Regardless of whether the model is accepted by modern medicine, practical experience shows its effectiveness. In addition to acupuncture, herbal medicine is a powerful tool for treating insomnia. Often patients tell me they’ve tried supplements, but they don’t work. This is because they probably picked it up at a health food store as a supplement for sleep in general, not for their constitution. Just as patterns are discerned in acupuncture, a skilled herbalist will look at how the various systems of the body are interacting and prescribe a specific formula to address the patient. Vastly different treatment strategies can be used to treat the same disease, because, as you hopefully now know, one disease has many patterns!

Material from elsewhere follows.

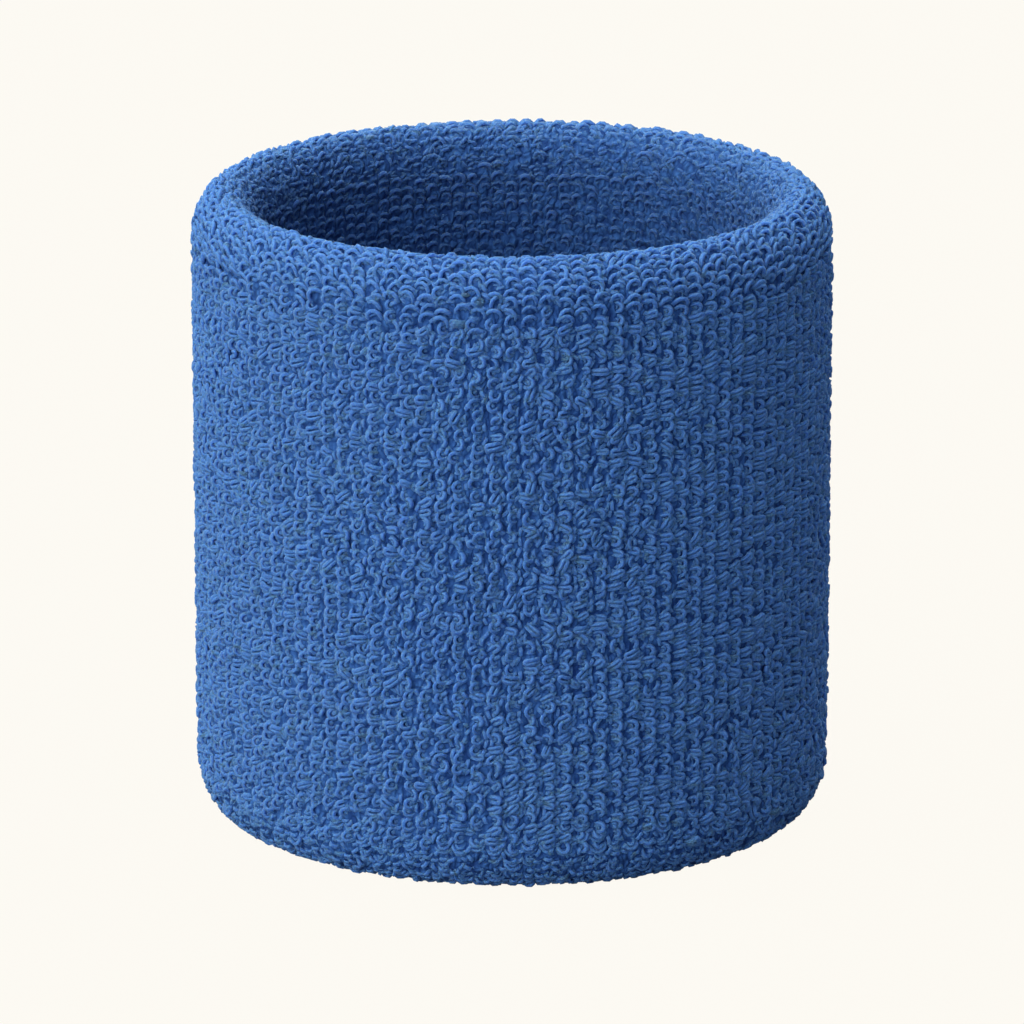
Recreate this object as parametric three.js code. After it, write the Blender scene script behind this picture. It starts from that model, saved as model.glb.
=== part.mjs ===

Perhaps some will be disappointed that I have not given a list of herbs or points that treat insomnia in this article. I often get this when doing health talks. That is because taking the wrong herb can be dangerous. Although they are much safer than pharmaceutical drugs, they are still powerful medicine and must be taken with the guidance of a trained herbalist. True healthcare is a dynamic process of tending to the individual as if they were a beautiful garden, always pruning and watering where it is needed and making small adjustments to flow with an ever-changing dynamic system. Using acupoints for self massage is safer and I encourage people to do so at home, but acupuncture should only be performed by a licensed acupuncturist who has trained for years to do it safely and effectively.
To sum it all up, insomnia can be a truly awful disruption to our daily lives and is surprisingly common in our society. The fact that a third of us are chronically sleep deprived, not to mention the statistics around depression and anxiety, points to a prevailing problem in our modern lifestyles. I would strongly encourage anyone experiencing insomnia to look back in time at the practices that were used before modern life took hold, and how they may be able to counteract some of the problems we now face. Meditation, yoga, tai chi, qi gong, acupuncture, and Chinese medicine are all examples of arts that are more needed now than ever before, despite our advances in science and medicine. For those interested in experiencing this yourself, maybe today is the day you finally make that first appointment with your local acupuncturist or Chinese medicine practitioner!